**Task directions:**
Extract the complete listing and output it unchanged.

**Supplied data:**
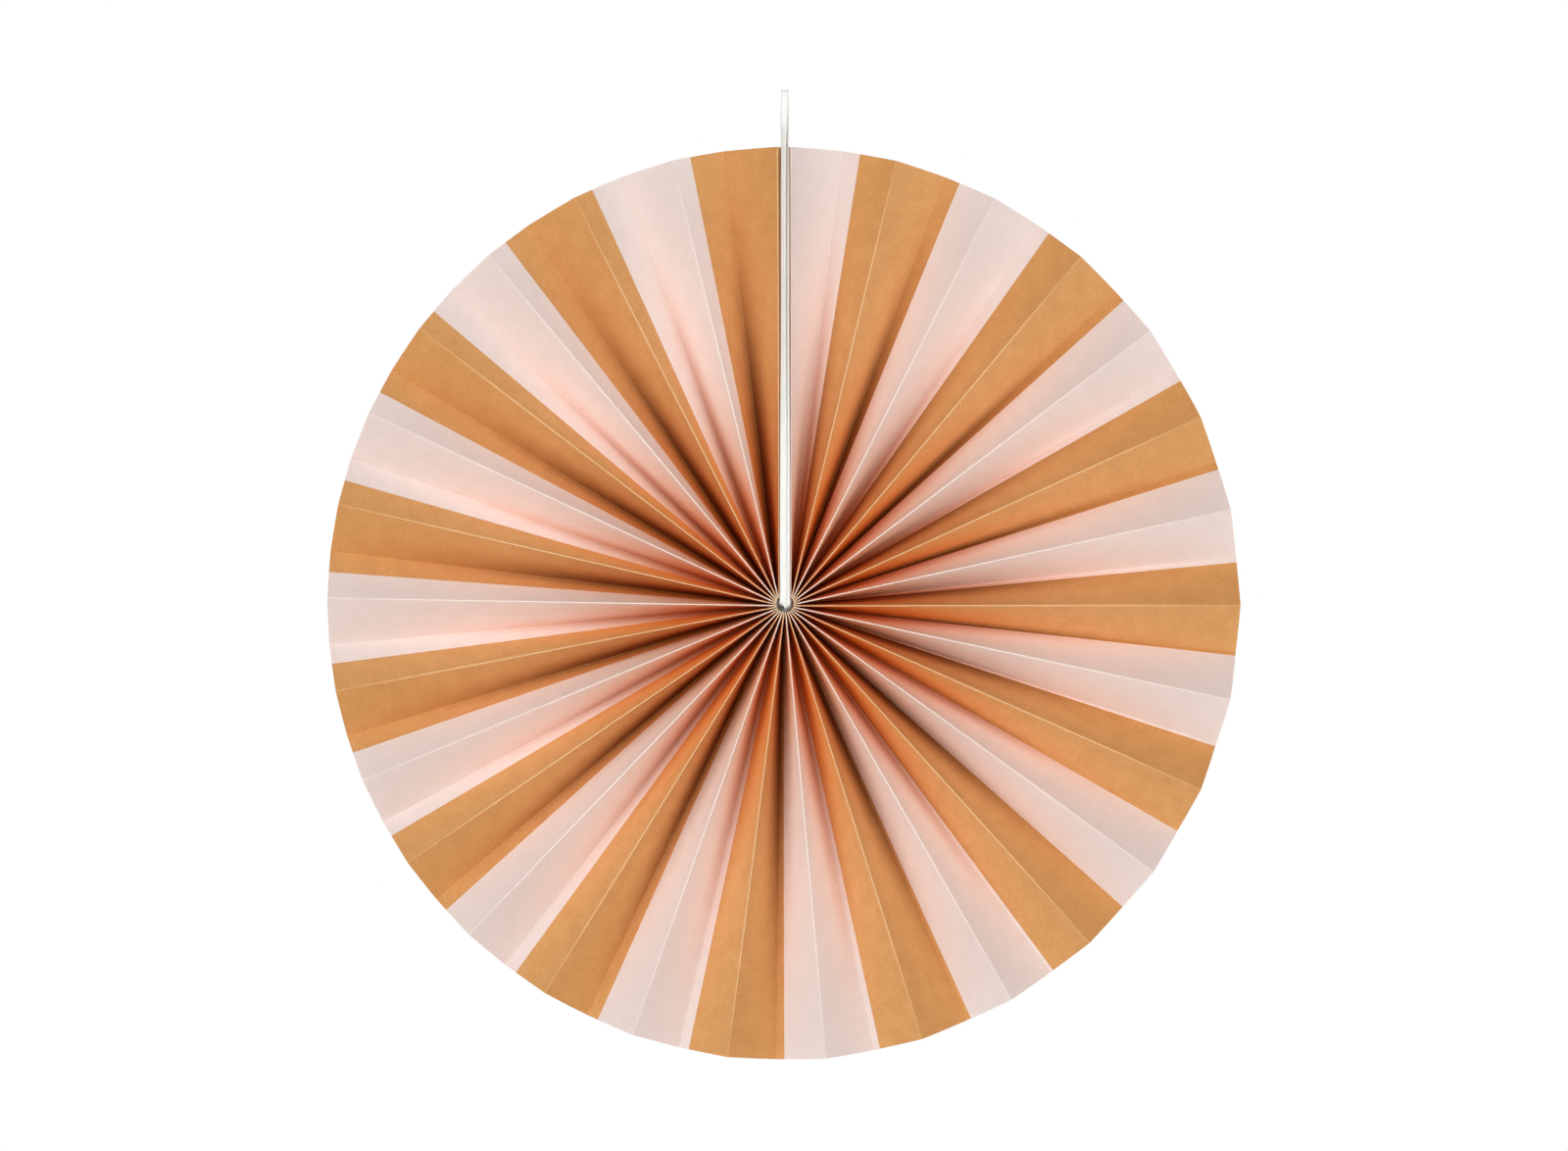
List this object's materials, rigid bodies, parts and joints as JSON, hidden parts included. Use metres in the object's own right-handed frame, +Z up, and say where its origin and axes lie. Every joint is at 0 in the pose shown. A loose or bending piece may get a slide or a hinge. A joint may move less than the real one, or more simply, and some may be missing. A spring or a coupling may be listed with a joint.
{
  "type": "paper fan rosette",
  "caption": "Flat round party decoration: a striped card strip folded into radial pleats and closed into a disc, hung by a white satin ribbon loop from its hub",
  "frame": {"origin": "the axis of the hook that the ribbon loop hangs on, inside the loop's bend", "axes": "+Z up, against the pull of the rosette's weight; -Y is the printed front of the disc, +Y its plain back; +X is to the right of someone who looks at the front"},
  "size_m": [0.4, 0.034, 0.4246],
  "materials": {
    "printed_card": "matte card, printed pink and caramel in turn on the front, plain white on the back",
    "adhesive_tape": "thin double-sided tape",
    "cotton_thread": "white cotton thread",
    "satin_ribbon": "white satin"
  },
  "bodies": {
    "root": {"pleated_sheet": "printed_card", "seam_tape": "adhesive_tape", "gathering_thread": "cotton_thread", "hanging_loop": "satin_ribbon", "loop_knot": "satin_ribbon"}
  },
  "joints": []
}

**Written response:**
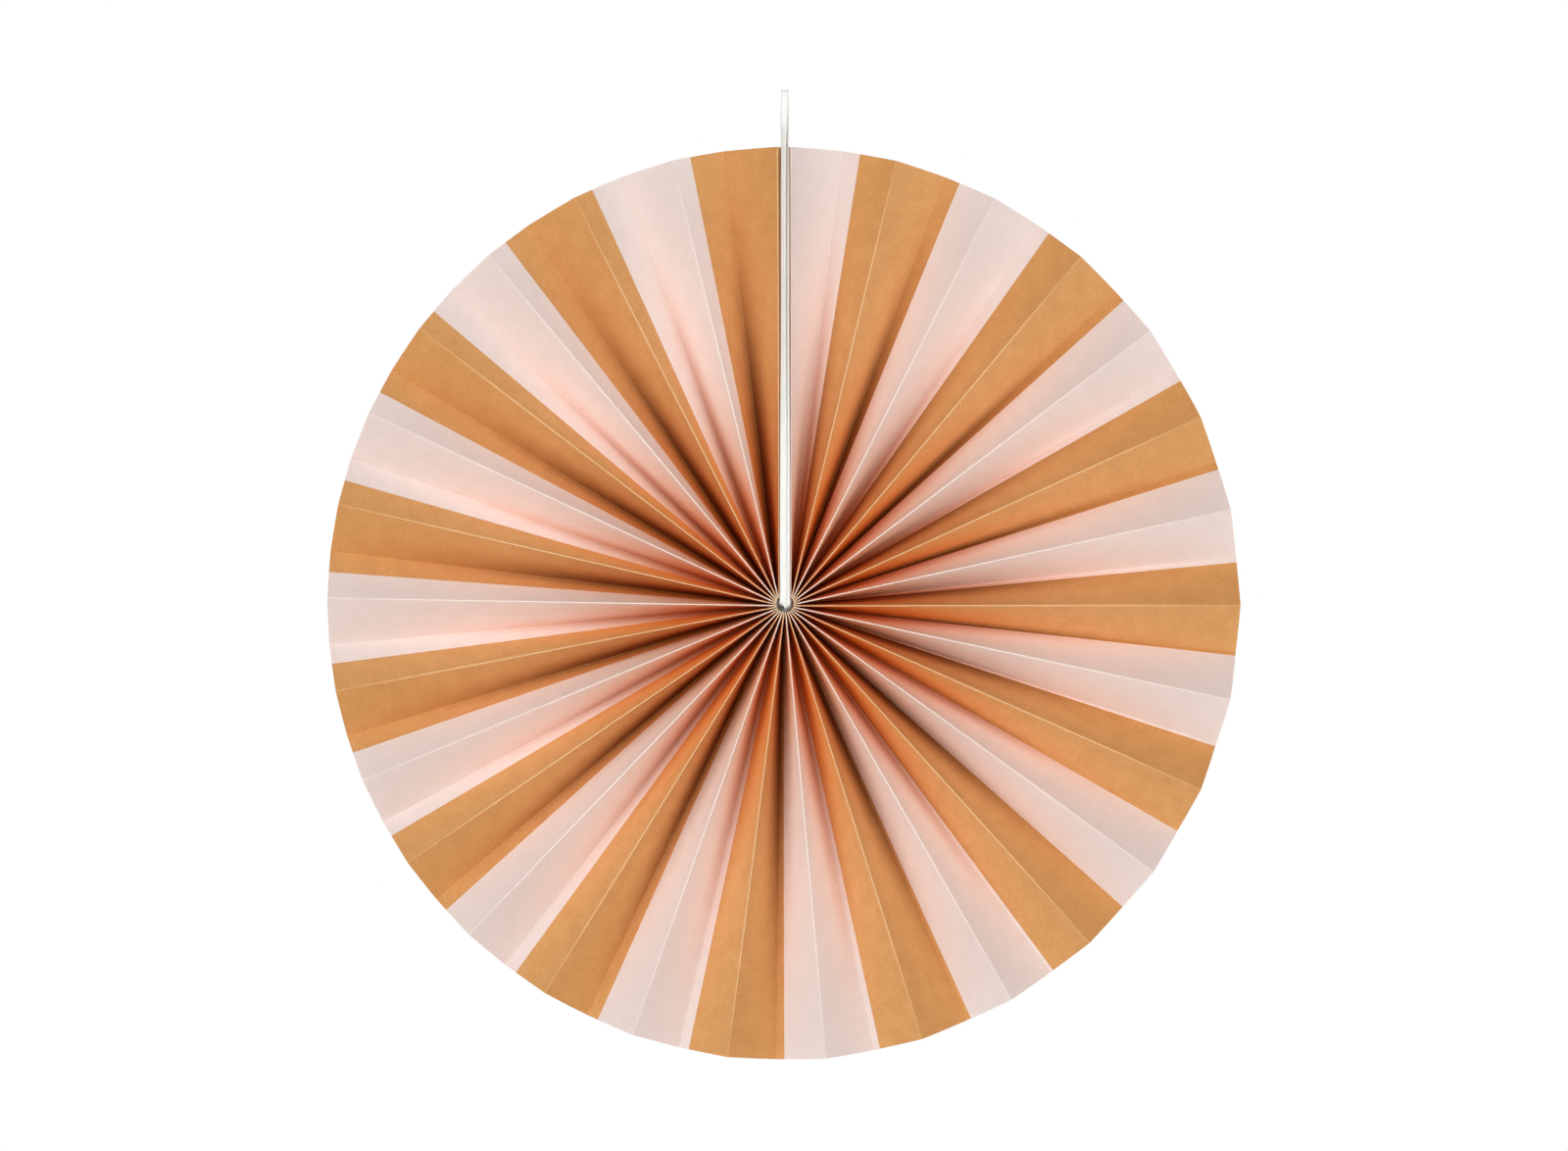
List this object's materials, rigid bodies, parts and joints as JSON, hidden parts included. Use metres in the object's own right-handed frame, +Z up, and say where its origin and axes lie. Every joint is at 0 in the pose shown. A loose or bending piece may get a slide or a hinge. A joint may move less than the real one, or more simply, and some may be missing. A spring or a coupling may be listed with a joint.
{
  "type": "paper fan rosette",
  "caption": "Flat round party decoration: a striped card strip folded into radial pleats and closed into a disc, hung by a white satin ribbon loop from its hub",
  "frame": {"origin": "the axis of the hook that the ribbon loop hangs on, inside the loop's bend", "axes": "+Z up, against the pull of the rosette's weight; -Y is the printed front of the disc, +Y its plain back; +X is to the right of someone who looks at the front"},
  "size_m": [0.4, 0.034, 0.4246],
  "materials": {
    "printed_card": "matte card, printed pink and caramel in turn on the front, plain white on the back",
    "adhesive_tape": "thin double-sided tape",
    "cotton_thread": "white cotton thread",
    "satin_ribbon": "white satin"
  },
  "bodies": {
    "root": {"pleated_sheet": "printed_card", "seam_tape": "adhesive_tape", "gathering_thread": "cotton_thread", "hanging_loop": "satin_ribbon", "loop_knot": "satin_ribbon"}
  },
  "joints": []
}